JOB: Stop after the line containing "ledge_draft = 1.8; // [0.4:0.1:3]": print each line exactly from the first line of the listing up to that point.

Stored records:
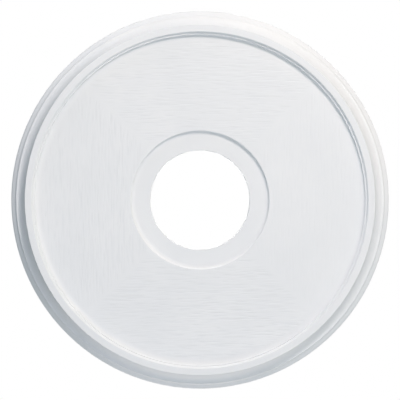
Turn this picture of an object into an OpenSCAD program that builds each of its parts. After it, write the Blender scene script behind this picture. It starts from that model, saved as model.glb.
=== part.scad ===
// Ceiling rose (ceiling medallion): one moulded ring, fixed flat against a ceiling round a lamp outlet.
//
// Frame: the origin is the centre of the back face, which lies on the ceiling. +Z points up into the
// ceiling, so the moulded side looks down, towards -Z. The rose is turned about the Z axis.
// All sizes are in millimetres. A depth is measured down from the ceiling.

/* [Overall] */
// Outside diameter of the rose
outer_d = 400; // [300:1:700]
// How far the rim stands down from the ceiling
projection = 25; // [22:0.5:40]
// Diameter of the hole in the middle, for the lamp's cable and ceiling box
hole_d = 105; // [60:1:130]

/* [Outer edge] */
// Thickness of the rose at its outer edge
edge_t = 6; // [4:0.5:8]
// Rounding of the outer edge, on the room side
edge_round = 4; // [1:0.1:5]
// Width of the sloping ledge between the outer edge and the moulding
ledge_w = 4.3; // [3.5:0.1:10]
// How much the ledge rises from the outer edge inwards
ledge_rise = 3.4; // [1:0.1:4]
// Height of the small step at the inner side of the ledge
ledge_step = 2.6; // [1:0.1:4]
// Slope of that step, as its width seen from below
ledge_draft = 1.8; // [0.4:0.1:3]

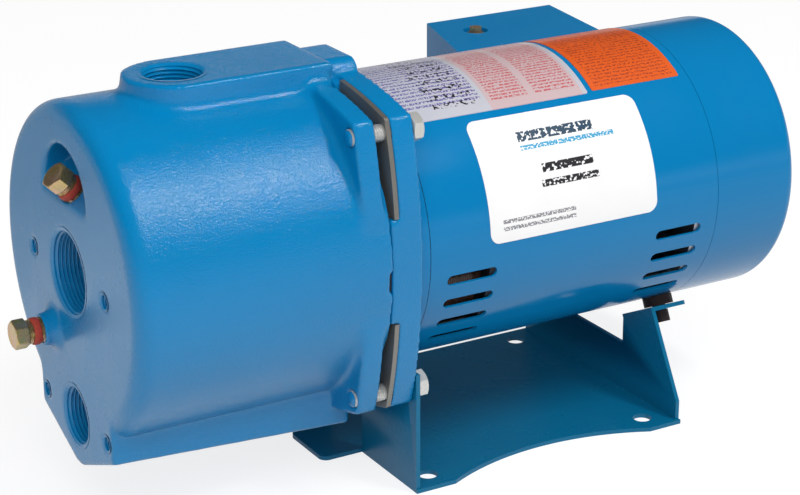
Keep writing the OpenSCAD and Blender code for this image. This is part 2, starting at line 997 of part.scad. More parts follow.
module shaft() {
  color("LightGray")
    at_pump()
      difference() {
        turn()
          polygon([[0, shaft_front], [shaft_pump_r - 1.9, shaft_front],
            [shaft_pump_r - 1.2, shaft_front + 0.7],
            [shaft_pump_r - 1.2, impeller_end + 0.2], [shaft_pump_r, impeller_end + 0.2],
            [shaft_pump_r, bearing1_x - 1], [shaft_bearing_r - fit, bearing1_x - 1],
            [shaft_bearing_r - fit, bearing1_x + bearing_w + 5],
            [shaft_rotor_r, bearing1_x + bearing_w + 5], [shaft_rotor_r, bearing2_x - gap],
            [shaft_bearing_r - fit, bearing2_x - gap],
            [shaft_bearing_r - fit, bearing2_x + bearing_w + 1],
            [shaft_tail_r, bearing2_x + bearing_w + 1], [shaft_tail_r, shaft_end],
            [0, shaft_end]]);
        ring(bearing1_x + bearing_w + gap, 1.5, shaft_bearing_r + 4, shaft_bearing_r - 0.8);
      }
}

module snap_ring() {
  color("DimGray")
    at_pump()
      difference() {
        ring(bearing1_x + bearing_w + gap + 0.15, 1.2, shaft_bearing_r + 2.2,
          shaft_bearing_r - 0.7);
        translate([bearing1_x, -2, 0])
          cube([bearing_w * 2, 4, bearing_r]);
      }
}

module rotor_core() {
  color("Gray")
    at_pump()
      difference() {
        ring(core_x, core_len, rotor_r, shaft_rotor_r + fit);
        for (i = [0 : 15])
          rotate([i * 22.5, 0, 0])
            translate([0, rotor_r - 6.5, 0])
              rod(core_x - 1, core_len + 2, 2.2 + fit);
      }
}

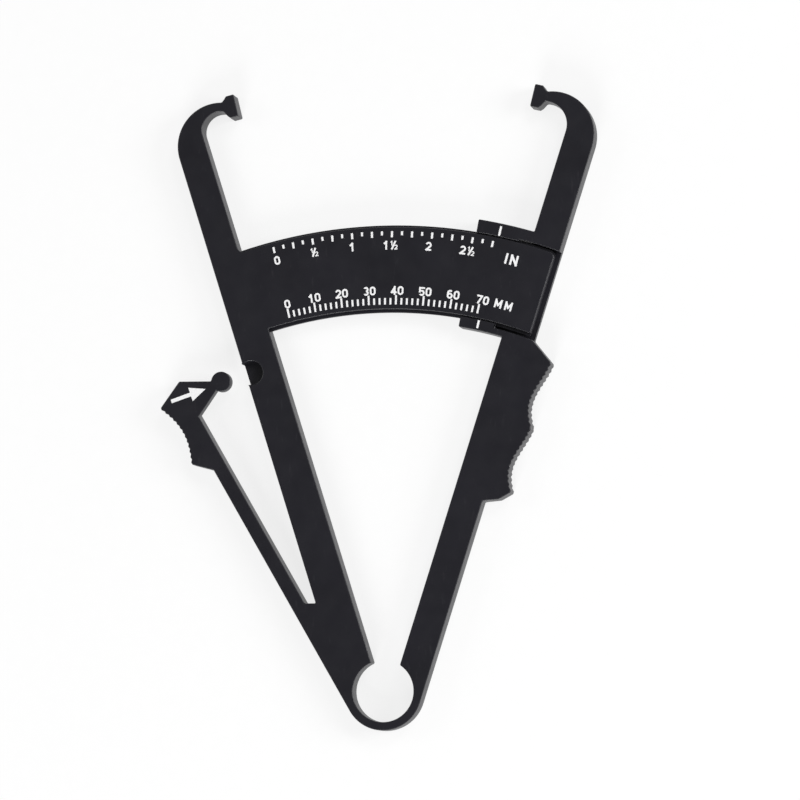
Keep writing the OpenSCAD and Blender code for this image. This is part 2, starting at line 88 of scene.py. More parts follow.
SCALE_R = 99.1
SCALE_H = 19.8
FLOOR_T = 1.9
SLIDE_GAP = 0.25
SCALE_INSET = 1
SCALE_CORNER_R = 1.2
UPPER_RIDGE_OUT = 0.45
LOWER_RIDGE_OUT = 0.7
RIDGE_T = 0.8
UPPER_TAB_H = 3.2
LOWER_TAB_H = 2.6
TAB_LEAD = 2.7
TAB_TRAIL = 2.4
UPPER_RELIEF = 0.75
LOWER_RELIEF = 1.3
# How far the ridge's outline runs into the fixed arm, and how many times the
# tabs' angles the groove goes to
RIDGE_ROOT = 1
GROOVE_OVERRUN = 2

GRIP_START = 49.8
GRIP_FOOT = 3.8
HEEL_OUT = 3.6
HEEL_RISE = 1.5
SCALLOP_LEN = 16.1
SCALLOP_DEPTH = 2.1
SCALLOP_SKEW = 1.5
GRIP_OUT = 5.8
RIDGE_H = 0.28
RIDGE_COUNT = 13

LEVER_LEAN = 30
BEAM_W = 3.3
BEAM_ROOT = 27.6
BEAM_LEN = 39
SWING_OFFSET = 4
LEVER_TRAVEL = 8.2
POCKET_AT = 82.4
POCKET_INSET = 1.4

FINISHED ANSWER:
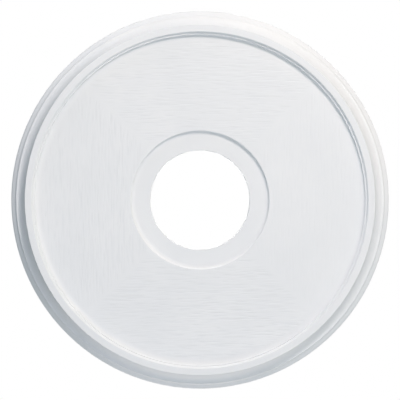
Turn this picture of an object into an OpenSCAD program that builds each of its parts. After it, write the Blender scene script behind this picture. It starts from that model, saved as model.glb.
=== part.scad ===
// Ceiling rose (ceiling medallion): one moulded ring, fixed flat against a ceiling round a lamp outlet.
//
// Frame: the origin is the centre of the back face, which lies on the ceiling. +Z points up into the
// ceiling, so the moulded side looks down, towards -Z. The rose is turned about the Z axis.
// All sizes are in millimetres. A depth is measured down from the ceiling.

/* [Overall] */
// Outside diameter of the rose
outer_d = 400; // [300:1:700]
// How far the rim stands down from the ceiling
projection = 25; // [22:0.5:40]
// Diameter of the hole in the middle, for the lamp's cable and ceiling box
hole_d = 105; // [60:1:130]

/* [Outer edge] */
// Thickness of the rose at its outer edge
edge_t = 6; // [4:0.5:8]
// Rounding of the outer edge, on the room side
edge_round = 4; // [1:0.1:5]
// Width of the sloping ledge between the outer edge and the moulding
ledge_w = 4.3; // [3.5:0.1:10]
// How much the ledge rises from the outer edge inwards
ledge_rise = 3.4; // [1:0.1:4]
// Height of the small step at the inner side of the ledge
ledge_step = 2.6; // [1:0.1:4]
// Slope of that step, as its width seen from below
ledge_draft = 1.8; // [0.4:0.1:3]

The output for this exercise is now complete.